Le village de mon enfance, situé au cœur du Haut-Jura, abritait cinq cents âmes. Ma rue qui commençait de la place principale, comptait une dizaine de maisons, toutes en pierre de taille de granit jaune et tuiles en terre cuite rouge. Elle était légèrement en pente, ce qui était pratique l’hiver pour faire de la luge, et bordée de gros tilleuls odorants sous lesquels il faisait bon se mettre à l’ombre l’été. Dans l’ensemble, les voisins étaient affables, à part un vieux monsieur toujours un peu ronchon avec son chien qui aboyait sans arrêt. Je marchais toujours vite quand je devais passer devant chez lui, car il me faisait un peu peur. L’ancienne ferme que mes parents y avaient achetée, trônait au fond de la rue comme un château. Ils l’avaient restaurée à la sueur de leur front, et étaient très fiers du résultat de leur travail acharné. Elle était magnifique avec ses volets peints en vert bouteille et ses grandes fenêtres à meneaux. Ma mère, passionnée de fleurs, avait installé une balconnière à chacune d’elle, et elle les garnissait au fil des saisons : primevères et pensées multicolores au printemps, géraniums lierre rouges et roses associés à des pétunias blancs en été, bruyères et chrysanthèmes mordorés en automne et hellébores en hiver. C’était toujours une explosion de couleurs et d’odeurs. Et comme elle avait la main verte, elle réalisait tous les semis et boutures de ses plantations, et en distribuait à toute la rue. Nos plus proches voisins étaient un couple d’instituteurs retraités chez qui je passais le plus clair de mon temps libre. J’ai longtemps cru qu’ils étaient mes grands-parents, n’en ayant pas connu d’autres par ailleurs. Leur maison était plus petite, mais avait un balcon en sapin grenat au premier étage.

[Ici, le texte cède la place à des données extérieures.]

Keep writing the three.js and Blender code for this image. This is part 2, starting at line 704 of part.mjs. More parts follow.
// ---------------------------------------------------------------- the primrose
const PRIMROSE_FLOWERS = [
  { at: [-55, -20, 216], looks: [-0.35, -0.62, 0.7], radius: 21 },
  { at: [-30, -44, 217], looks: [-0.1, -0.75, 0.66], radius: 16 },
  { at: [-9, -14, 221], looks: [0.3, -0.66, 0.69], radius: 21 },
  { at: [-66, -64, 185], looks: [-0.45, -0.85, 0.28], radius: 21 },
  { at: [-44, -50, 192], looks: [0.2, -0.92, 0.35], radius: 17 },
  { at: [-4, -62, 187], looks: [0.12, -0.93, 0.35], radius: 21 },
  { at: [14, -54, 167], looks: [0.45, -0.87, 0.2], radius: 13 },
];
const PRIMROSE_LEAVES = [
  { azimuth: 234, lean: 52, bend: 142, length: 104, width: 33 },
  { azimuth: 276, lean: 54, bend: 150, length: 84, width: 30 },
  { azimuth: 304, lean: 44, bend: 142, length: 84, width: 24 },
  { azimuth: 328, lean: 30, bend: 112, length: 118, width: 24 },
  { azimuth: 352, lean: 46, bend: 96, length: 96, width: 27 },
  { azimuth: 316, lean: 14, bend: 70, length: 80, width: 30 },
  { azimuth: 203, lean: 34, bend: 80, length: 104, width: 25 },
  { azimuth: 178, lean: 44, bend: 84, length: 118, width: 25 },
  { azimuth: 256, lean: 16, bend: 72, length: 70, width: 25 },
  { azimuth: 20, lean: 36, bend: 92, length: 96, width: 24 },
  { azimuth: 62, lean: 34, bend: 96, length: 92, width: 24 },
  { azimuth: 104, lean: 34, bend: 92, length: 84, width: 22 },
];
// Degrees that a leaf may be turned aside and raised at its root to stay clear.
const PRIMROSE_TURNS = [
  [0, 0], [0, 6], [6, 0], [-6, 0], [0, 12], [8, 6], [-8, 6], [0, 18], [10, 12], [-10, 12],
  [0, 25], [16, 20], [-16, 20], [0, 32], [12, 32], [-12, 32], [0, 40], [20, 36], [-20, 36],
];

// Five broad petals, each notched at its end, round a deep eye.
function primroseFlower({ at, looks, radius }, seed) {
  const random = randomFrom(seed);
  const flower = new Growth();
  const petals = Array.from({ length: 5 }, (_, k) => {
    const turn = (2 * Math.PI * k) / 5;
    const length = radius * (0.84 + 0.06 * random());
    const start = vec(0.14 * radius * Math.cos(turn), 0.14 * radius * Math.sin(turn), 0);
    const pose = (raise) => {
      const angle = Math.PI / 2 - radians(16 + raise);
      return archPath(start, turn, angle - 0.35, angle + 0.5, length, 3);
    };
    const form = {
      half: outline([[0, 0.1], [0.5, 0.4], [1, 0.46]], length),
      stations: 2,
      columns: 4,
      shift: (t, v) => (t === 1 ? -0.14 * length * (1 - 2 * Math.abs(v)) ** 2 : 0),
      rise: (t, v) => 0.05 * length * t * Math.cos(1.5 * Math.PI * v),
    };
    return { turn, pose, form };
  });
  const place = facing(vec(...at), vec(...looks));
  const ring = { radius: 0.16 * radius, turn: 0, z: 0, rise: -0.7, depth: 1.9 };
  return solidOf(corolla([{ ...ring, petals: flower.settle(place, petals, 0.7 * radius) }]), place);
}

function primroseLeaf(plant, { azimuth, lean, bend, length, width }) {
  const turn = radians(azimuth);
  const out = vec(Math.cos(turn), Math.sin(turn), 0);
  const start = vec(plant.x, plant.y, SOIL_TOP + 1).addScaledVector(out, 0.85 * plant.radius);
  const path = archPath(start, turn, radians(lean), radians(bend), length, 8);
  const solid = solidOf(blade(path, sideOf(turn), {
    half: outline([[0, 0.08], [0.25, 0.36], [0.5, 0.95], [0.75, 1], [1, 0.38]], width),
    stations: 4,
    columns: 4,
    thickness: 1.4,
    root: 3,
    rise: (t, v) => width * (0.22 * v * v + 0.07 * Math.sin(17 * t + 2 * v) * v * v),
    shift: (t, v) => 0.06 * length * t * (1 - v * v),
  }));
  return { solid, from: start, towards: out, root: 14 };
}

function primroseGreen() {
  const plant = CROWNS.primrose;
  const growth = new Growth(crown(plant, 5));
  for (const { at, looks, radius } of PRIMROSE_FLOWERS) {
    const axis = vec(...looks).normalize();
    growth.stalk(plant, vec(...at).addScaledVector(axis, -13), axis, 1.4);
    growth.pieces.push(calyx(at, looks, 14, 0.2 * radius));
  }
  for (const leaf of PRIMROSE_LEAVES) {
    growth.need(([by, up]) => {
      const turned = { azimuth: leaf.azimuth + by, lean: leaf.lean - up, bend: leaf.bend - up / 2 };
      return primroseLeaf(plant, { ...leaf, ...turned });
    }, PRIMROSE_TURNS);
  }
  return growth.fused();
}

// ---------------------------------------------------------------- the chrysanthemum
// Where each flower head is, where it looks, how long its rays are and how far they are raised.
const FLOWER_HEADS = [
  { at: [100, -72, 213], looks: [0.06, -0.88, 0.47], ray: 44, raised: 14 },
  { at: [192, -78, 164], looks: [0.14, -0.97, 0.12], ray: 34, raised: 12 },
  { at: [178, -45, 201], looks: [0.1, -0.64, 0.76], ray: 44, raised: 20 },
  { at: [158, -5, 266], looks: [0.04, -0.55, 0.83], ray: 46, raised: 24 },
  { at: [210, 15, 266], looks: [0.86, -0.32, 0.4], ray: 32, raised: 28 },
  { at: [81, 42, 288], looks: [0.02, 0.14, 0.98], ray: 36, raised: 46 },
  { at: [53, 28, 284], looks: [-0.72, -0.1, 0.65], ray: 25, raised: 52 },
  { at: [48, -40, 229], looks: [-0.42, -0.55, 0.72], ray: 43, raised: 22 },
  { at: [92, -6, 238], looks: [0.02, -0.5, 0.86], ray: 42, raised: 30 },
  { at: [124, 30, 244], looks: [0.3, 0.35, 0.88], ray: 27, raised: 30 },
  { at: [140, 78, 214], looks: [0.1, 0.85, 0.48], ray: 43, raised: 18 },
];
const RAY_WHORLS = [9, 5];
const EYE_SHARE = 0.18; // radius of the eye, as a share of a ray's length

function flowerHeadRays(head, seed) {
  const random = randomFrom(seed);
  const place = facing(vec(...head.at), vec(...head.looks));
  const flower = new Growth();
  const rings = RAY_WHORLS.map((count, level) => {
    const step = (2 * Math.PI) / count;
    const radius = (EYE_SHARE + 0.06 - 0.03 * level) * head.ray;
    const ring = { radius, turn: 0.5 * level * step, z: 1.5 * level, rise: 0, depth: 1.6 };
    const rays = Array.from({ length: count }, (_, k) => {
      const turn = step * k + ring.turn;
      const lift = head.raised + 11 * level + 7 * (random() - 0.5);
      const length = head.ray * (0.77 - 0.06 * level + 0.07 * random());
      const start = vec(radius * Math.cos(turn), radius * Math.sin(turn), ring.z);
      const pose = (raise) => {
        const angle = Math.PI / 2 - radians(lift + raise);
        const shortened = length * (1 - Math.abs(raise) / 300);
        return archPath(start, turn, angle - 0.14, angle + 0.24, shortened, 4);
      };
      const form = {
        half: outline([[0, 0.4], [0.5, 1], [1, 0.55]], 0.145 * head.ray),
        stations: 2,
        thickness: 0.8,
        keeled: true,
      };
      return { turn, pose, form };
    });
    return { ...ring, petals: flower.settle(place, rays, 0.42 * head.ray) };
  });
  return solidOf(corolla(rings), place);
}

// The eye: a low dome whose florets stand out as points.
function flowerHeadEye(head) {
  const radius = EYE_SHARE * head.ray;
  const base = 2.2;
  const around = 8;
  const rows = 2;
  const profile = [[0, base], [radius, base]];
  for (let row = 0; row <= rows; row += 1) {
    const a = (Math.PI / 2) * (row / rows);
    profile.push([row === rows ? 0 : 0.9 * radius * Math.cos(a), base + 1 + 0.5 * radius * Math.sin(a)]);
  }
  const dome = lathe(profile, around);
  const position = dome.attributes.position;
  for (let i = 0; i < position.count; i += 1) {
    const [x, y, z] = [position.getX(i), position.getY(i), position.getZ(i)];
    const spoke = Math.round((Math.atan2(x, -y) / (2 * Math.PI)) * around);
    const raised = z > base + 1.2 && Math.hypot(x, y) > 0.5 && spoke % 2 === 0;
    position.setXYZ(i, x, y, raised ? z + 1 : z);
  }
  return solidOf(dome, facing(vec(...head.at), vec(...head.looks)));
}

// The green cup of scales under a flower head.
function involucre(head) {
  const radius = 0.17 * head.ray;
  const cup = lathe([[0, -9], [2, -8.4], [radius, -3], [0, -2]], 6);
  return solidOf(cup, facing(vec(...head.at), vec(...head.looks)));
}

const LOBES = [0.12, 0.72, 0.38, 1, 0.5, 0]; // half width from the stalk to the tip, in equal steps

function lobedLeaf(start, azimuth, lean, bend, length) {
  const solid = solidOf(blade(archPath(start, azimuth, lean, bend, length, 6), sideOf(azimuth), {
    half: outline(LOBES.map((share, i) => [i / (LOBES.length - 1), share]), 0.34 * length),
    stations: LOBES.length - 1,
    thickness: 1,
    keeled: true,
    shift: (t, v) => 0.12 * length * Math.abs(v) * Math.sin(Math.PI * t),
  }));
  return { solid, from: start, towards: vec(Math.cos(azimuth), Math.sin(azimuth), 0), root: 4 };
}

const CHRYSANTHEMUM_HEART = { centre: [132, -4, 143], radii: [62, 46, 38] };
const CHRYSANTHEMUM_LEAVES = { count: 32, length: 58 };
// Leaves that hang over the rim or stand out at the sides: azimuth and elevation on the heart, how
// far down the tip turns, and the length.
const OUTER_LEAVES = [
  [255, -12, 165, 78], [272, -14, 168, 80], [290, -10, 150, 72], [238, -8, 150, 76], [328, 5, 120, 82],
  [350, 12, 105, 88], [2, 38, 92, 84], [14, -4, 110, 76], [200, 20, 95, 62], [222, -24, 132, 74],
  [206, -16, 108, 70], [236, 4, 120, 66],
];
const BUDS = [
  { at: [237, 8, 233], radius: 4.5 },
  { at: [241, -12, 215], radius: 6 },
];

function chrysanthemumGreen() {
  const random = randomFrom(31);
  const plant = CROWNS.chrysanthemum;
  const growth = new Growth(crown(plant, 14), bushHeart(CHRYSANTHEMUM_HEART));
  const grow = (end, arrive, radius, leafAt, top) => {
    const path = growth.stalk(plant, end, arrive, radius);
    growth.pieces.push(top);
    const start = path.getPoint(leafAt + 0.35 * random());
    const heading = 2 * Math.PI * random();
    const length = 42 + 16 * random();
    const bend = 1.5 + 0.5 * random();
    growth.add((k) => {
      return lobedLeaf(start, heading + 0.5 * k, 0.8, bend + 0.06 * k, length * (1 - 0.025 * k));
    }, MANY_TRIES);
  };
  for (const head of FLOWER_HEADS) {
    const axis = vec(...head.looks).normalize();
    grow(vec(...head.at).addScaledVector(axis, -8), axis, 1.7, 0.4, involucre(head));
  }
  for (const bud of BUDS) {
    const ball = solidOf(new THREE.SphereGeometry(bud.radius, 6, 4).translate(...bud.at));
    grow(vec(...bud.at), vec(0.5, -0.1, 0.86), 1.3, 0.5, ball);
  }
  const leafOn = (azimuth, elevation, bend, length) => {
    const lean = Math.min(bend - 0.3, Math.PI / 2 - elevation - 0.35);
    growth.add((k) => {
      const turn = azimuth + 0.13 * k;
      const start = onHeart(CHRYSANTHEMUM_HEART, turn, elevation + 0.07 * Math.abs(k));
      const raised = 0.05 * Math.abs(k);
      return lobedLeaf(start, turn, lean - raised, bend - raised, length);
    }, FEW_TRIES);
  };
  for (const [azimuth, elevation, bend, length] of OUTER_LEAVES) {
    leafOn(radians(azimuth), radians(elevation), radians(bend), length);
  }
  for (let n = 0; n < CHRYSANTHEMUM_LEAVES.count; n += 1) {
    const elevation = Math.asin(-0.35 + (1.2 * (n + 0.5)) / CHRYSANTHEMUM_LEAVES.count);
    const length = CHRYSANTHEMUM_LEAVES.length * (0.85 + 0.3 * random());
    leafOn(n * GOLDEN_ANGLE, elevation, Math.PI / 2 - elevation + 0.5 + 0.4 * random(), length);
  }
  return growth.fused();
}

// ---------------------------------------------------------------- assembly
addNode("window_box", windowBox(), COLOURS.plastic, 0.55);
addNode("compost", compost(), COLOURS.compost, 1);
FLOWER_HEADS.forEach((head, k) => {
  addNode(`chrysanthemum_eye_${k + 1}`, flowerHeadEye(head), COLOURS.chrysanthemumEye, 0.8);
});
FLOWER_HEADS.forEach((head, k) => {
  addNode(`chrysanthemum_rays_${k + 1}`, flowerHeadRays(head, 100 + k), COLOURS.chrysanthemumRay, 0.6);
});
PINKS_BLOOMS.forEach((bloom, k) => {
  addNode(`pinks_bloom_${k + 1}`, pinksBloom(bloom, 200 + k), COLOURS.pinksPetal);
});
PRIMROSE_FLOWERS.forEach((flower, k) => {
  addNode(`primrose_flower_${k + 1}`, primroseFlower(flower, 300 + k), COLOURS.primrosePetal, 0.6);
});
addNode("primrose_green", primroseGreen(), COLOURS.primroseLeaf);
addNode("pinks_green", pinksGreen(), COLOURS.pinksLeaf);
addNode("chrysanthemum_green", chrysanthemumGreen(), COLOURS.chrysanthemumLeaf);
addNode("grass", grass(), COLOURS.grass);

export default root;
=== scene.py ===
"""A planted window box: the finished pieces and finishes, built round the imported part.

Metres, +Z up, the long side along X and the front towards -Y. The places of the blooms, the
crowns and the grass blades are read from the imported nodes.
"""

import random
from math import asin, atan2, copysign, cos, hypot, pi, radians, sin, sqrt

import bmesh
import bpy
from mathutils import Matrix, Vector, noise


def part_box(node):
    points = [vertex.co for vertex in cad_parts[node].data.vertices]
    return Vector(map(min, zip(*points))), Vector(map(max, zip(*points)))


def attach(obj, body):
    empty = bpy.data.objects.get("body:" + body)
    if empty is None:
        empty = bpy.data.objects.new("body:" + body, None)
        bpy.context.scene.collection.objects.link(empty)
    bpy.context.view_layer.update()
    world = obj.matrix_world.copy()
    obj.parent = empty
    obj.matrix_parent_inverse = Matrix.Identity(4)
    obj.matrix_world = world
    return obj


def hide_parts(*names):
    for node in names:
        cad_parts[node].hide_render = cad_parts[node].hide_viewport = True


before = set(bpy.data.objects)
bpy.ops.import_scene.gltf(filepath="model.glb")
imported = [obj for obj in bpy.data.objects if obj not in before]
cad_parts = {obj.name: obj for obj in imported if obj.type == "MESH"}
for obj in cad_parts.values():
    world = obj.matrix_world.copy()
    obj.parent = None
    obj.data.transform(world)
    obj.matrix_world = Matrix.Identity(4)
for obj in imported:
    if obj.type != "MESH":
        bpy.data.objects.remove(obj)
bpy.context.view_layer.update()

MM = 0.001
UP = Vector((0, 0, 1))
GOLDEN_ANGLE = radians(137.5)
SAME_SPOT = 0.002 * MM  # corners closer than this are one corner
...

Tout le long de la maison, courait une glycine qui, le printemps venu, diffusait son parfum si délicat. J’adorais m’enivrer de cette odeur, qui reste pour moi encore aujourd’hui liée à l’insouciance de l’enfance. C’est ma madeleine de Proust. Ils m’avaient adoptée comme leur petite fille. Quand je passais devant leur porte en rentrant de l’école, je sentais la bonne odeur des pâtisseries que mémère Jeanne avait cuisinées : tartes aux pommes, madeleines, gaufres. Elle savait que je ne pourrais pas résister. Alors, par beau temps, je m’installais sur le balcon et je dévorais ses succulentes gourmandises. J’en ai encore le goût dans la bouche. C’était aussi mon poste d’observation.

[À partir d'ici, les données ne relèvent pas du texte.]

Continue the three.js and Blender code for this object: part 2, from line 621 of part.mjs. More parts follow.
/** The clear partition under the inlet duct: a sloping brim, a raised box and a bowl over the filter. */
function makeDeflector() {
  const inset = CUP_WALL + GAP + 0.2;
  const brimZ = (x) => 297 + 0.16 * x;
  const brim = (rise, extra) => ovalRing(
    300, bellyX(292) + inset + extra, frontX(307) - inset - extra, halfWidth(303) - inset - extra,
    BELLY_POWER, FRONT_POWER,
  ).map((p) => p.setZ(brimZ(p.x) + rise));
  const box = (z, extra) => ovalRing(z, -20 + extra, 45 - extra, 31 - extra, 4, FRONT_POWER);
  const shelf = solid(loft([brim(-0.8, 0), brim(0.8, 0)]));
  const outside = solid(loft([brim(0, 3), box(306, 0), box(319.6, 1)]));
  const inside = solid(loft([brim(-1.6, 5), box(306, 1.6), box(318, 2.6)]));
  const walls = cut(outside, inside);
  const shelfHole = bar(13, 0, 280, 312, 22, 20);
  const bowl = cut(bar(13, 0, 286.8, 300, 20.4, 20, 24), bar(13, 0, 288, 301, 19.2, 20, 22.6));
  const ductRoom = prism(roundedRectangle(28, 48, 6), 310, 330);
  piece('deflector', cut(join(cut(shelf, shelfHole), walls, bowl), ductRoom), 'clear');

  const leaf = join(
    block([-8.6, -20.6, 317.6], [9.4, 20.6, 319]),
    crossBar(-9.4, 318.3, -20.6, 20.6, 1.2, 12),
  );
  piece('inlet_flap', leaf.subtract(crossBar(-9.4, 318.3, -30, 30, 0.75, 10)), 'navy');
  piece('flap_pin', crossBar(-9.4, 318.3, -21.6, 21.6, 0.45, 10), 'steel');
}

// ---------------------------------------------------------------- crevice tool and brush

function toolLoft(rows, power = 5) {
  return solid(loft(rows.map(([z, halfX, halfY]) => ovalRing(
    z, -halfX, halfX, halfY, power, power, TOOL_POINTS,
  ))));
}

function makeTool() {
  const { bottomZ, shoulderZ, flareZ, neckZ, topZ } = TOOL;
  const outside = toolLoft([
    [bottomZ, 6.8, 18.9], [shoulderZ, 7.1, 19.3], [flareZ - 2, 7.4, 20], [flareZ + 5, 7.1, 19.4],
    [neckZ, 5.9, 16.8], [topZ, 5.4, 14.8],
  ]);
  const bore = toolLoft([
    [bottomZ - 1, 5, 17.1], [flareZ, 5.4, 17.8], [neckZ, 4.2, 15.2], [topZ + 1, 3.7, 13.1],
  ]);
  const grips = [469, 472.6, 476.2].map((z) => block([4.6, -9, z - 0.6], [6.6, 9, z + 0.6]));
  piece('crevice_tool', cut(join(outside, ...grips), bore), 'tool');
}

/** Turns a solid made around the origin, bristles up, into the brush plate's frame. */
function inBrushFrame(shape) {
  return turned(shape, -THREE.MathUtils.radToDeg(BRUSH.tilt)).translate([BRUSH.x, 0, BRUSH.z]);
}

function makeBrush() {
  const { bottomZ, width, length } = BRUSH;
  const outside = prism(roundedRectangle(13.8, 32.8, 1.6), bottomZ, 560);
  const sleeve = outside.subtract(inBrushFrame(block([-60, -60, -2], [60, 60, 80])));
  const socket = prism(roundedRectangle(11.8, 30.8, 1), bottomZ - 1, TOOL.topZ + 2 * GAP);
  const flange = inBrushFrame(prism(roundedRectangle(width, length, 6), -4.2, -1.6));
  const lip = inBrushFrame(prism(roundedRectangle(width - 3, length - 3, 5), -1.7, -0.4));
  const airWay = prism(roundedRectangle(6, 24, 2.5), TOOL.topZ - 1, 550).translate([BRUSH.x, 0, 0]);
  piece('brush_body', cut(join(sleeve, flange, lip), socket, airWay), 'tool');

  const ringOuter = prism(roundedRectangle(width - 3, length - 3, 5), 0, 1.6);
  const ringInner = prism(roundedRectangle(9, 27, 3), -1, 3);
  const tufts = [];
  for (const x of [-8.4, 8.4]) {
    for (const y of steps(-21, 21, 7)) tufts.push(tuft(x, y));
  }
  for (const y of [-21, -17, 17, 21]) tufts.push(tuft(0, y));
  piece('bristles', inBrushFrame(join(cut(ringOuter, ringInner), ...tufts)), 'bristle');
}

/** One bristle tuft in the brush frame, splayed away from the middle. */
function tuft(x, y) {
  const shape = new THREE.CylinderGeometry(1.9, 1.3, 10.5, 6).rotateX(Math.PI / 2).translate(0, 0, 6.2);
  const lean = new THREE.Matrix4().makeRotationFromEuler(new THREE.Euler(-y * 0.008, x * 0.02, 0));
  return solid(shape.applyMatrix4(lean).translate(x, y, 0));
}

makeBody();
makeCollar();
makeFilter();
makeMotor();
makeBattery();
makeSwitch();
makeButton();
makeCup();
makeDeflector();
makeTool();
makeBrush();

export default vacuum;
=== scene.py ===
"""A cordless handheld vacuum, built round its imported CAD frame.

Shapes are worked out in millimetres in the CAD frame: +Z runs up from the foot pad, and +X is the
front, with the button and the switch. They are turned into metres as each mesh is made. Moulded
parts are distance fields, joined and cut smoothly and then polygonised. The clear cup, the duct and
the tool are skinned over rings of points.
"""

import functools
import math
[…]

De là, tout en lisant un des nombreux livres de leur bibliothèque, je pouvais guetter si ma copine Agnès arrivait pour jouer, repérer si le chat de la voisine d’en face se prélassait au soleil, pour aller le câliner, écouter les merles siffler et admirer le balai des hirondelles poursuivant les mouches et moustiques par temps orageux. Juste en face, notre autre voisine était veuve. Elle avait un grand jardin devant chez elle, où elle faisait pousser toutes sortes de légumes ainsi qu’un verger de pommiers, poiriers et pêchers. C’était agréable à contempler, un peu comme les jardins de Cheverny : le violet des aubergines, le vert des choux, des poireaux et des salades, le rouge des tomates et des fraises. J’aimais bien cueillir les fanes de carottes et de fenouil pour en faire des soupes pour mes poupées, ou leur fabriquer un lit avec les feuilles de betteraves rouge. Elle m’appelait souvent pour que je vienne l’aider à récolter tous ces beaux légumes, et je repartais à la maison avec mon petit panier plein. Le petit bol de fraises ou de framboises étaient souvent à moitié vide quand j’arrivais à la maison… A l’automne, je l’aidais à ramasser et cueillir les pommes rouges et jaunes, les poires du curé comme disait mon père, toutes dures et vertes mais qui seraient délicieuses pour Noël. Elle en distribuait à toute la rue pour que rien ne se perde comme elle disait. Les autres maisons abritaient des couples souvent jeunes qui étaient venus s’installer au grand air et au calme, mais obligés de faire trente kilomètres pour aller travailler dans la ville la plus proche. C’était donc un peu une rue dortoir qui s’animait le week-end avec des barbecues entre voisins. Les soirs d’été, on pouvait sentir la bonne odeur de saucisses grillées dans toute la rue et entendre des airs de musique ou de chanson quand ils avaient un peu bu.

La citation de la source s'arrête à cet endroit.